Is yoga philosophy religious?
No, not in the way Western monotheisms are. Yoga arose within and alongside the Hindu, Buddhist, and Jain traditions, but it is a philosophical and practical system rather than a theology. Patanjali mentions ishvara (a special kind of divine being) but explicitly leaves the metaphysics of that being open. Practitioners of all faiths and no faith have followed yogic disciplines for centuries.
Do I need to read the Yoga Sutras before a yoga teacher training?

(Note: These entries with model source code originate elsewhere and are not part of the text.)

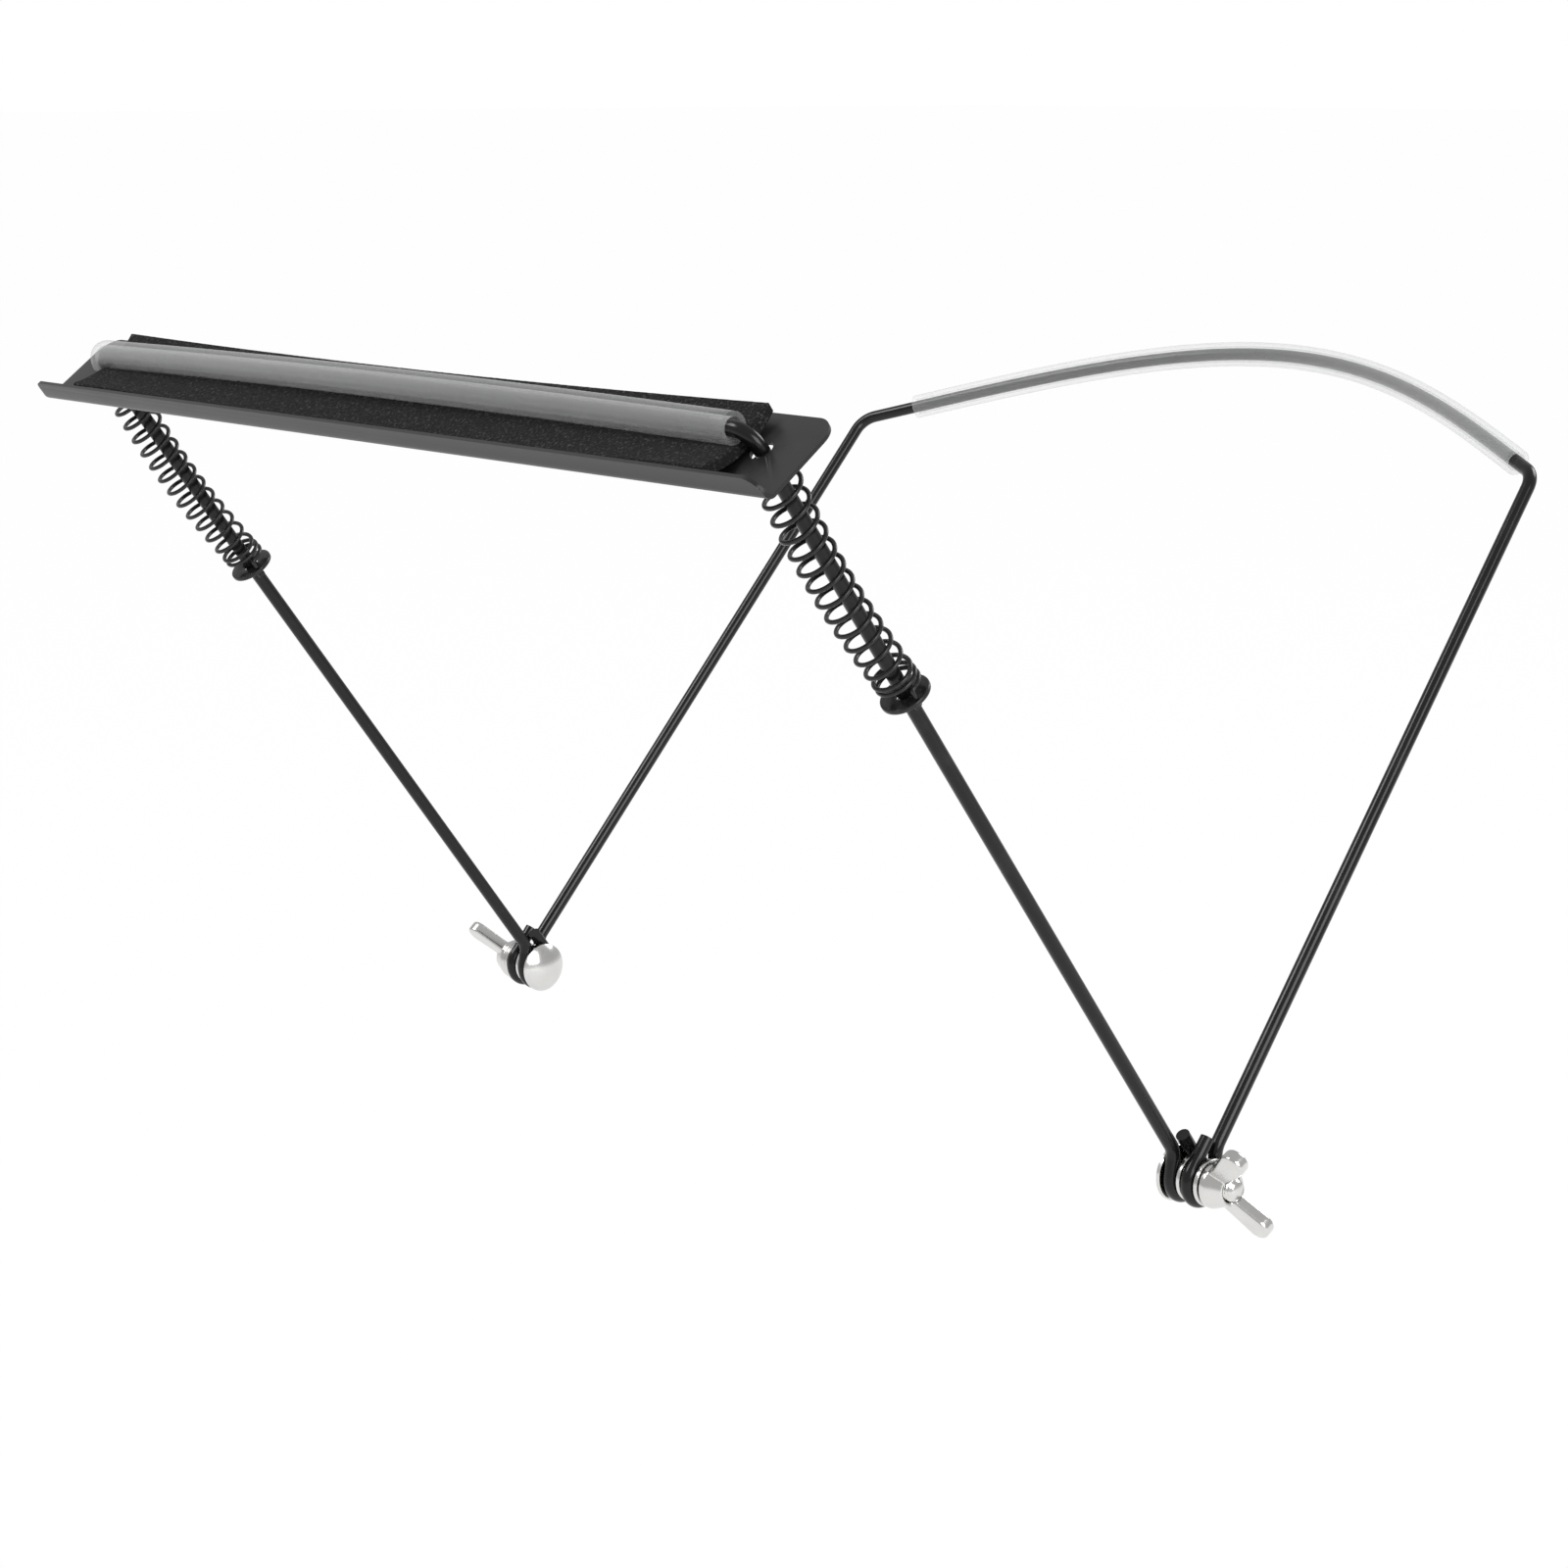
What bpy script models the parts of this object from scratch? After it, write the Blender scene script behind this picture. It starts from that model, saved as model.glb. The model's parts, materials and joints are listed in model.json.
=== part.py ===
"""Harmonica holder: a neck yoke and a harmonica arm, hinged together on two wing-nut bolts.

World frame: metres, +Z up. The origin is the middle of the neck rest, on the inner side of the
neck tube. X runs along the hinge bolts, -Y points to the player's front. The arm leans forward from
the hinge and the yoke leans back, so that the two make an upright V.
"""
import math

import bmesh
import bpy
import numpy as np
from mathutils import Matrix, Quaternion, Vector

MM = 0.001

# Clearances
gap = 0.3 * MM
bore_clearance = 0.3 * MM
eye_clearance = 0.35 * MM
groove_clearance = 0.4 * MM

# Bent rod and soft tube stock
rod_diameter = 3.0 * MM
tube_diameter = 6.0 * MM
tube_wall = 1.0 * MM

# Hinge bolts, washers and the hooked ends of the rods
bolt_diameter = 5.0 * MM
bolt_length = 16.0 * MM
bolt_chamfer = 0.6 * MM
bolt_head_diameter = 12.0 * MM
bolt_head_height = 2.7 * MM
bolt_head_rim = 0.7 * MM
washer_diameter = 10.0 * MM
washer_thickness = 1.0 * MM
hook_stub = 7.6 * MM
hook_lead = math.radians(45)
hook_bend_radius = 4.5 * MM
leg_inset = 0.6 * MM

# Wing nuts
nut_base_diameter = 10.0 * MM
nut_base_thickness = 1.3 * MM
nut_hub_diameter = 7.0 * MM
nut_hub_height = 5.0 * MM
wing_root_reach = 2.9 * MM
wing_root_height = 2.6 * MM
wing_root_radius = 2.1 * MM
wing_tip_reach = 8.6 * MM
wing_tip_height = 8.8 * MM
wing_tip_radius = 2.7 * MM
wing_thickness = 3.0 * MM
wing_edge_radius = 0.6 * MM
nut_turn_right = math.radians(30.0)
nut_turn_left = math.radians(-41.0)

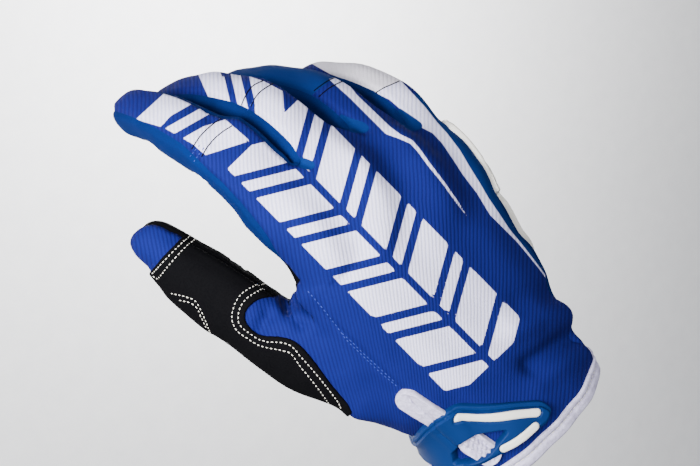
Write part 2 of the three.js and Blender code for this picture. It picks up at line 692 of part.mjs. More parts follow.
// Binding: a folded strip whose section follows the rim of the cuff
function bindingGeometry() {
  const above = new Map();
  const next = new Map();
  for (const edge of edgesOf(net).values()) {
    if (edge.faces.length > 1) continue;
    const { corners } = net.faces[edge.faces[0]];
    const i = corners.findIndex((corner, k) => edge.ends.includes(corner)
      && edge.ends.includes(corners[(k + 1) % 4]));
    next.set(corners[i], corners[(i + 1) % 4]);
    above.set(corners[i], corners[(i + 3) % 4]);
  }
  const rim = [[...next.keys()][0]];
  while (next.get(rim[rim.length - 1]) !== rim[0]) rim.push(next.get(rim[rim.length - 1]));
  const outer = SEAM_GAP + BINDING_WALL;
  const inner = -PALM_WALL - SEAM_GAP - BINDING_WALL;
  const section = [
    { along: -outer, height: inner }, { along: -outer, height: outer },
    { along: BINDING_WIDTH, height: outer }, { along: BINDING_WIDTH, height: SEAM_GAP },
    { along: -SEAM_GAP, height: SEAM_GAP }, { along: -SEAM_GAP, height: inner + BINDING_WALL },
    { along: BINDING_WIDTH, height: inner + BINDING_WALL }, { along: BINDING_WIDTH, height: inner },
  ];
  const positions = rim.flatMap((index) => {
    const up = net.points[above.get(index)].clone().sub(net.points[index]).normalize();
    return section.flatMap((place) => net.points[index].clone().addScaledVector(up, place.along)
      .addScaledVector(normals[index], place.height).toArray());
  });
  const count = section.length;
  const triangles = [];
  rim.forEach((_, i) => {
    const a = i * count;
    const b = ((i + 1) % rim.length) * count;
    section.forEach((__, j) => {
      const k = (j + 1) % count;
      triangles.push(a + j, b + j, b + k, a + j, b + k, a + k);
    });
  });
  const geometry = new THREE.BufferGeometry();
  geometry.setAttribute("position", new THREE.Float32BufferAttribute(positions, 3));
  geometry.setIndex(triangles);
  return geometry;
}

for (const panel of PANELS) {
  const faces = facesOf(panel.test);
  addPiece(panel.name, wallOver(net, normals, faces, -panel.wall, 0, SEAM_GAP / 2), panel.look);
}

addPiece("cuff_binding", bindingGeometry(), "binding");

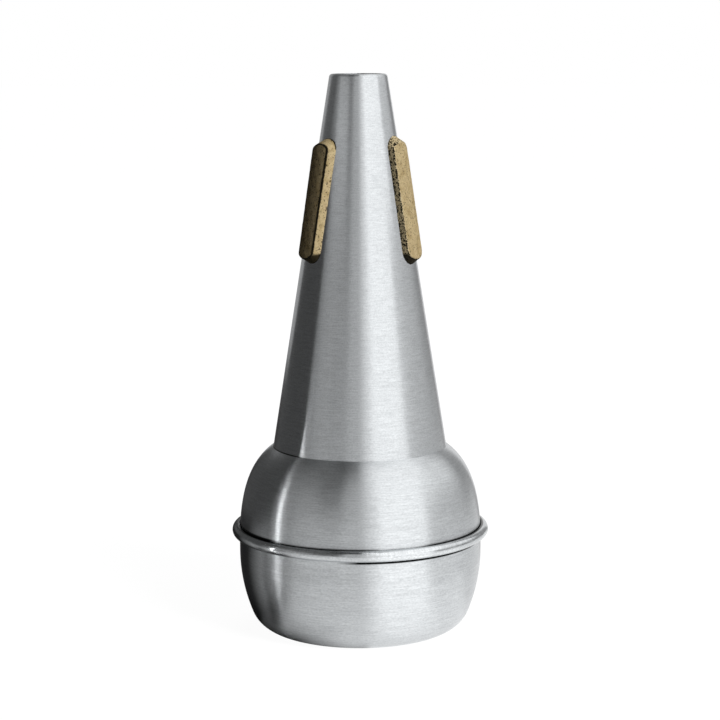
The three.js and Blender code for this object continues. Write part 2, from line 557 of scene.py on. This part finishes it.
def flat_strip(name, length, seat, face, thickness):
    """A flat strip with round ends: a disc is raised, its top is cut back, and it is pulled
    apart lengthwise."""
    deselect()
    bpy.ops.mesh.primitive_circle_add(
        vertices=PAD_CORNERS, radius=seat / 2 * MM, fill_type="NGON"
    )
    strip = bpy.context.object
    strip.name = name
    straight = (length - seat) / 2
    bpy.ops.object.mode_set(mode="EDIT")
    bpy.ops.mesh.select_all(action="SELECT")
    bpy.ops.mesh.extrude_region_move(TRANSFORM_OT_translate={"value": (0, 0, thickness * MM)})
    bpy.ops.transform.resize(value=(face / seat, 1 - 2 * PAD_SLANT / seat, 1))
    for side in (-1, 1):
        bpy.ops.mesh.select_all(action="DESELECT")
        bpy.ops.object.mode_set(mode="OBJECT")
        for vertex in strip.data.vertices:
            vertex.select = vertex.co.y * side > 0
        bpy.ops.object.mode_set(mode="EDIT")
        bpy.ops.transform.translate(value=(0, side * straight * MM, 0))
    bpy.ops.mesh.select_all(action="SELECT")
    bpy.ops.mesh.normals_make_consistent(inside=False)
    bpy.ops.object.mode_set(mode="OBJECT")
    remesh = strip.modifiers.new("even_faces", "REMESH")
    remesh.mode = "VOXEL"
    remesh.voxel_size = PAD_VOXEL * MM
    bpy.ops.object.modifier_apply(modifier=remesh.name)
    smooth = strip.modifiers.new("worn_edges", "SMOOTH")
    smooth.factor = EDGE_SMOOTHING
    smooth.iterations = EDGE_PASSES
    bpy.ops.object.modifier_apply(modifier=smooth.name)
    return strip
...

Not strictly required, but strongly recommended. Students who arrive having read at least Pada I of the Yoga Sutras and key chapters of the Bhagavad Gita absorb the four-week philosophy curriculum significantly more deeply. You build on existing scaffolding rather than starting from zero. The Edwin Bryant translation of the Yoga Sutras and the Eknath Easwaran translation of the Bhagavad Gita are the standard recommendations.
What is the difference between Patanjali's Ashtanga and Ashtanga Vinyasa Yoga?
They are different things. Patanjali's ashtanga (composed roughly 200 BCE) is the eight-limbed philosophical framework — yamas, niyamas, asana, pranayama, pratyahara, dharana, dhyana, samadhi. Ashtanga Vinyasa Yoga is a specific modern asana system founded by Pattabhi Jois in twentieth-century Mysore. Both are legitimate; they are unrelated except for sharing a name.
How much philosophy is taught in a 200-hour yoga teacher training?
Yoga Alliance requires a minimum of 30 contact hours of philosophy, lifestyle, and ethics for teachers in any RYS-200 program — making philosophy the second-largest curriculum block after asana technique. Most reputable schools work systematically through Pada I and the opening of Pada II of Patanjali's Yoga Sutras, plus key chapters of the Bhagavad Gita, plus excerpts from the Hatha Yoga Pradipika where relevant to practice. The 300-hour module goes substantially deeper into all four padas of the Sutras and comparative work with the Upanishads.